### [TASK PROMPT]
Quote verbatim the span of lines that begins the listing below and closes with the line containing "up towards the front.".

[Start MATERIAL PROVIDED]

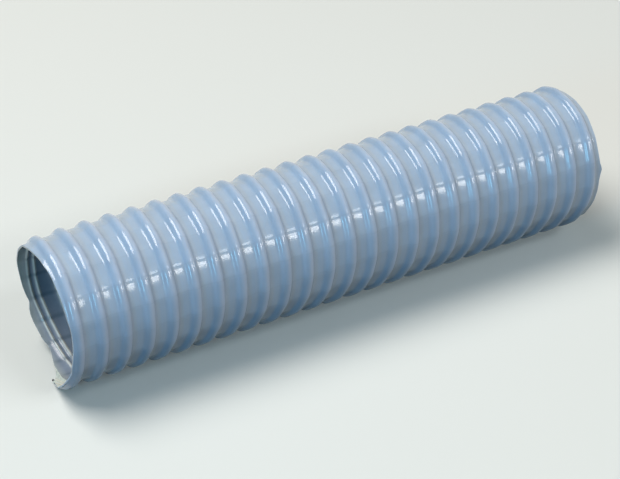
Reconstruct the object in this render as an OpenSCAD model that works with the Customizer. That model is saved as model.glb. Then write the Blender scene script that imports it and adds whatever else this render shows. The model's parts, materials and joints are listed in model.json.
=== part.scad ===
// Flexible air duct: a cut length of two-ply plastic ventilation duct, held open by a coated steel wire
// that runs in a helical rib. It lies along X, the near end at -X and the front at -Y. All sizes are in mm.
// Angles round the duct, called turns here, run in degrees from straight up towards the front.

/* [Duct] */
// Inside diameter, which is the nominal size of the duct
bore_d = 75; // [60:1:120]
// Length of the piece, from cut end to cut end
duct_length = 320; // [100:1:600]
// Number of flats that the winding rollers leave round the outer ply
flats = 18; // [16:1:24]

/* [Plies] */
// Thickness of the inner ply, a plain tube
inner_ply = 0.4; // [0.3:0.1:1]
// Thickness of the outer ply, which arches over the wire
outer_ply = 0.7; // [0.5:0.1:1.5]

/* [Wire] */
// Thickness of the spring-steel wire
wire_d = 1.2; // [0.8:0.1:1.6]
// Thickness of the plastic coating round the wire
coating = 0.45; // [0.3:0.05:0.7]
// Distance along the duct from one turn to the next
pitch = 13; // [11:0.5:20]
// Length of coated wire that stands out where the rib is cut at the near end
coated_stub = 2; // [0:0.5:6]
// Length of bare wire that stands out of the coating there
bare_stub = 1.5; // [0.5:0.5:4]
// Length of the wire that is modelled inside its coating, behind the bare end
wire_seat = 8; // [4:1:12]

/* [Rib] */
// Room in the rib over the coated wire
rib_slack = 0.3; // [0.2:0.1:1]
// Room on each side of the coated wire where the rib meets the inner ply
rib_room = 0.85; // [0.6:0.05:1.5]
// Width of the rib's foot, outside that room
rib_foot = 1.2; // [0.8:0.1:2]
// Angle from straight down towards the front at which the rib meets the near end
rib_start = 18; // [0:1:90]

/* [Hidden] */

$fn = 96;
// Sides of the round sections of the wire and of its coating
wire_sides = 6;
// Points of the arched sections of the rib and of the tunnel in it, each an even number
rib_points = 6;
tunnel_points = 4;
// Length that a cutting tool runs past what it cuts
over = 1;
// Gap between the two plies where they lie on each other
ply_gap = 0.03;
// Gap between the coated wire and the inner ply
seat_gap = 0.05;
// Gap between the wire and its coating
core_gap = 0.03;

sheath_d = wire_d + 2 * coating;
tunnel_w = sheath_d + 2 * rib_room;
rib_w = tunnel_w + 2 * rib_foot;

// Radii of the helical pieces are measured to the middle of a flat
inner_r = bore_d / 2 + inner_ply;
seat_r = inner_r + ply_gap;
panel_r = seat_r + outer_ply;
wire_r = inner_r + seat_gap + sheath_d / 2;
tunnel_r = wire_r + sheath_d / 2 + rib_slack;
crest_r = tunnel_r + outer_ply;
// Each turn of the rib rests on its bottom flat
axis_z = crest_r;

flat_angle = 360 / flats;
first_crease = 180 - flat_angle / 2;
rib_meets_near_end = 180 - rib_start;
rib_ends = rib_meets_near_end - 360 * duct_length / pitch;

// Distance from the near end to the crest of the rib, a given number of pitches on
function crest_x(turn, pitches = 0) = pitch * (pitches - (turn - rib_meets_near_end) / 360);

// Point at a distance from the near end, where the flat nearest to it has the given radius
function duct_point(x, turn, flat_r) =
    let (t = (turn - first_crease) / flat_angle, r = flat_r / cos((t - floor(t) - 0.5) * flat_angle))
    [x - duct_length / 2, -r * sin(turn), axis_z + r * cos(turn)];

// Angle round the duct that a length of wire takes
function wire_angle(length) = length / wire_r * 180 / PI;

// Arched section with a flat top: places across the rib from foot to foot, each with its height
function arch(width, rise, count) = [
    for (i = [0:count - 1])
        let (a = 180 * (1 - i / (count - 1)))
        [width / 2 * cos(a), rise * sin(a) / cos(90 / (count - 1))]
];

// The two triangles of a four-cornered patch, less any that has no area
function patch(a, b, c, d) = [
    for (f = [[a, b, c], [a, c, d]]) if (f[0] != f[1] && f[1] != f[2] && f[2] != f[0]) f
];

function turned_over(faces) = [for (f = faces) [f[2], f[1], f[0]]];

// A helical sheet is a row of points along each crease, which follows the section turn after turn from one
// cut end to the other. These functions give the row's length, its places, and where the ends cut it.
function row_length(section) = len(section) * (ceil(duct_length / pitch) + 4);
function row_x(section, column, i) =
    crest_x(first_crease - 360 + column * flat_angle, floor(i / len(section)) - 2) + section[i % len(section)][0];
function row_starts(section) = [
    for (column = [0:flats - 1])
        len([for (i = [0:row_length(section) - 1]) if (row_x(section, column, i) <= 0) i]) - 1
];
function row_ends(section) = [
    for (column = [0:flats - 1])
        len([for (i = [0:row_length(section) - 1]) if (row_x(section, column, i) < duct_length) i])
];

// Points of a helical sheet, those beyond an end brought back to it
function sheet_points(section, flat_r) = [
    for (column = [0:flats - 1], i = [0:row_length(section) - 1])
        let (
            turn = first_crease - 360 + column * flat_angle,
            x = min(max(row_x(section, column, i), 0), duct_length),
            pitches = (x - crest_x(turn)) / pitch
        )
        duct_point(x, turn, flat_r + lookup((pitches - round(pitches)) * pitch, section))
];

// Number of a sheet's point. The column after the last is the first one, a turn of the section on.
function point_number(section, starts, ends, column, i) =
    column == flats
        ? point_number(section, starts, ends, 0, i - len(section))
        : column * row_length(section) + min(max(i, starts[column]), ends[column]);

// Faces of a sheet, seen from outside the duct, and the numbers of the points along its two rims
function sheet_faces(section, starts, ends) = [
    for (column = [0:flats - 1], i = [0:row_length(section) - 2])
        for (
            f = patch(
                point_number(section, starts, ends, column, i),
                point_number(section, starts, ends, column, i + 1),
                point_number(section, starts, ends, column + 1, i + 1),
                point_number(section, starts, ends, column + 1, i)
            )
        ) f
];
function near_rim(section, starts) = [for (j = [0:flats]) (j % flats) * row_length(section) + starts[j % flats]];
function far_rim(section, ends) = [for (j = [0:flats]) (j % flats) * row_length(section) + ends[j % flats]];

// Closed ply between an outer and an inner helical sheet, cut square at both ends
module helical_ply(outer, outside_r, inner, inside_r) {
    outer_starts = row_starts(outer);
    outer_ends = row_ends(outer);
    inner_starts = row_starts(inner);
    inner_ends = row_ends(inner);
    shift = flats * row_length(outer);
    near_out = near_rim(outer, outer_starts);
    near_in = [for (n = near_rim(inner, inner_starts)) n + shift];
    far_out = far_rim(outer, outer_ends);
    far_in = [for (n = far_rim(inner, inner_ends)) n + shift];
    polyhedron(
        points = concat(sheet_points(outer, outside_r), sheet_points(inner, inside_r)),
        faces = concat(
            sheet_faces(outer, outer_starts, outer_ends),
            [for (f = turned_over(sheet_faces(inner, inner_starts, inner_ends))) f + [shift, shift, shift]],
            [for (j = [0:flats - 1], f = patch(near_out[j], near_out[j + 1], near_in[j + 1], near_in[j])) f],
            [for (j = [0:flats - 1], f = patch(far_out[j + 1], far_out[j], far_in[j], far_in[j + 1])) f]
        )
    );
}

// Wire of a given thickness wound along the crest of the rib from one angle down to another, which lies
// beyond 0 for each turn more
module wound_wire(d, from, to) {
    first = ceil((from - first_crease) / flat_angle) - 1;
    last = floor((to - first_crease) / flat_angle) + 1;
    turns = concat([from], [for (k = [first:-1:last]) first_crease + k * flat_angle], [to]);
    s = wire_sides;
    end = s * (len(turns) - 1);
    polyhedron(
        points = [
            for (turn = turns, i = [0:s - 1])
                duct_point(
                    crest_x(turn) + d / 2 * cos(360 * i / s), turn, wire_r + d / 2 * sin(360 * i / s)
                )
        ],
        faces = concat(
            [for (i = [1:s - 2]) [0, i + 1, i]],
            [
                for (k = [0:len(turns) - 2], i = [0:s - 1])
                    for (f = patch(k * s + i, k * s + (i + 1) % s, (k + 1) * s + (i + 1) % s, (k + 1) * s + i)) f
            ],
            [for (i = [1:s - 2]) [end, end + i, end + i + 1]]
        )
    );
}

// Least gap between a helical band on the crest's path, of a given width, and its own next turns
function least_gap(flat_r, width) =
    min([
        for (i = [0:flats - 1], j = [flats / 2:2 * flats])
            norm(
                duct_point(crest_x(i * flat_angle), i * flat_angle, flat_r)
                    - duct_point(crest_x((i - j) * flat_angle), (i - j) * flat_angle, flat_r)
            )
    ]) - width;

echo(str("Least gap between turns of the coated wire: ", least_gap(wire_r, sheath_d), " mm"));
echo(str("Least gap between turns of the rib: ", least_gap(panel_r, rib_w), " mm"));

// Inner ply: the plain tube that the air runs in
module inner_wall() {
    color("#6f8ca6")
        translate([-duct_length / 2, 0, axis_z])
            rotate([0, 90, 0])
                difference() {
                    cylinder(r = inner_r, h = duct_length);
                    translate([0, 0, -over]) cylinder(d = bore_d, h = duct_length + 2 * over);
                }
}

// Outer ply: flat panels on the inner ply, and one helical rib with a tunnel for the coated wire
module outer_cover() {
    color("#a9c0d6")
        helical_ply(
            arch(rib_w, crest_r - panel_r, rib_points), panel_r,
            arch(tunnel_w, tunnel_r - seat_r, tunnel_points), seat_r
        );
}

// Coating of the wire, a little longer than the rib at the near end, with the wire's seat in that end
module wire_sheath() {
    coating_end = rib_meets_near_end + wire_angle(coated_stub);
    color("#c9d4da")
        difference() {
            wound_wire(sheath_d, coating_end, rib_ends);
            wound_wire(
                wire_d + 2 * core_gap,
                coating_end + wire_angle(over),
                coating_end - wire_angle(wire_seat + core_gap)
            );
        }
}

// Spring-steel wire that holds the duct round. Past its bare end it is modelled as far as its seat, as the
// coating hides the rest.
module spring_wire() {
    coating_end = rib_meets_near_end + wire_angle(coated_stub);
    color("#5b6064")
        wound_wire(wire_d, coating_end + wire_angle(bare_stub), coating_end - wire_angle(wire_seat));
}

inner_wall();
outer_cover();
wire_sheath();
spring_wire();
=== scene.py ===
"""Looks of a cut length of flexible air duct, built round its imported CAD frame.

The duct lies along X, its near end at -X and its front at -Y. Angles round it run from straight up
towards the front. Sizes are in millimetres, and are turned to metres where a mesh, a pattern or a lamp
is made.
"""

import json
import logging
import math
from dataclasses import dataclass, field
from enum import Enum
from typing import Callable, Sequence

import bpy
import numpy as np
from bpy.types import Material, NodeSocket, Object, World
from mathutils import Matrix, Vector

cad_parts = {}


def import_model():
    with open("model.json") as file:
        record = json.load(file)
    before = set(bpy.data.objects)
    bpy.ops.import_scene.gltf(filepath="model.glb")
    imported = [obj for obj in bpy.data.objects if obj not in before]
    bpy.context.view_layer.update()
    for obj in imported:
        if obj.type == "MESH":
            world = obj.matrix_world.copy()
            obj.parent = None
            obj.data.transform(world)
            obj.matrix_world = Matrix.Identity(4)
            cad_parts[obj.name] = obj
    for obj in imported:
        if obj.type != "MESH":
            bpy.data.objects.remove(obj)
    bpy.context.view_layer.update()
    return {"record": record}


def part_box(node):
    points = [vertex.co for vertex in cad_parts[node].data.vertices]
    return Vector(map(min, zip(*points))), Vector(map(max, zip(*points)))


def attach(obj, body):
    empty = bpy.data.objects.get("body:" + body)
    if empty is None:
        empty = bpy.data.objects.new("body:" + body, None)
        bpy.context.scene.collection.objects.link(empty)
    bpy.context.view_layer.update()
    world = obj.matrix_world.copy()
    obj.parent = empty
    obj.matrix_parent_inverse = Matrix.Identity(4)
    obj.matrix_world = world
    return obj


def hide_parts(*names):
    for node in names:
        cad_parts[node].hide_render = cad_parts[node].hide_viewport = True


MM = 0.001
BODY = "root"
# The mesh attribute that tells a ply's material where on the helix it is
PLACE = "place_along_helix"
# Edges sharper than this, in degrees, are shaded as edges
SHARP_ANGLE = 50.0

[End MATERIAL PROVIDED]

### [TASK RESPONSE]
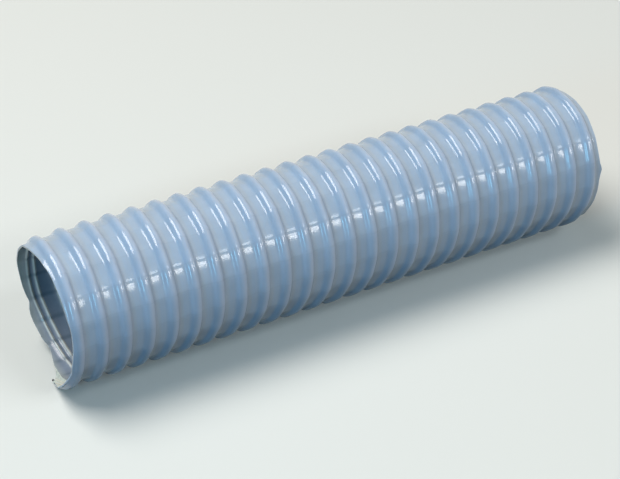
Reconstruct the object in this render as an OpenSCAD model that works with the Customizer. That model is saved as model.glb. Then write the Blender scene script that imports it and adds whatever else this render shows. The model's parts, materials and joints are listed in model.json.
=== part.scad ===
// Flexible air duct: a cut length of two-ply plastic ventilation duct, held open by a coated steel wire
// that runs in a helical rib. It lies along X, the near end at -X and the front at -Y. All sizes are in mm.
// Angles round the duct, called turns here, run in degrees from straight up towards the front.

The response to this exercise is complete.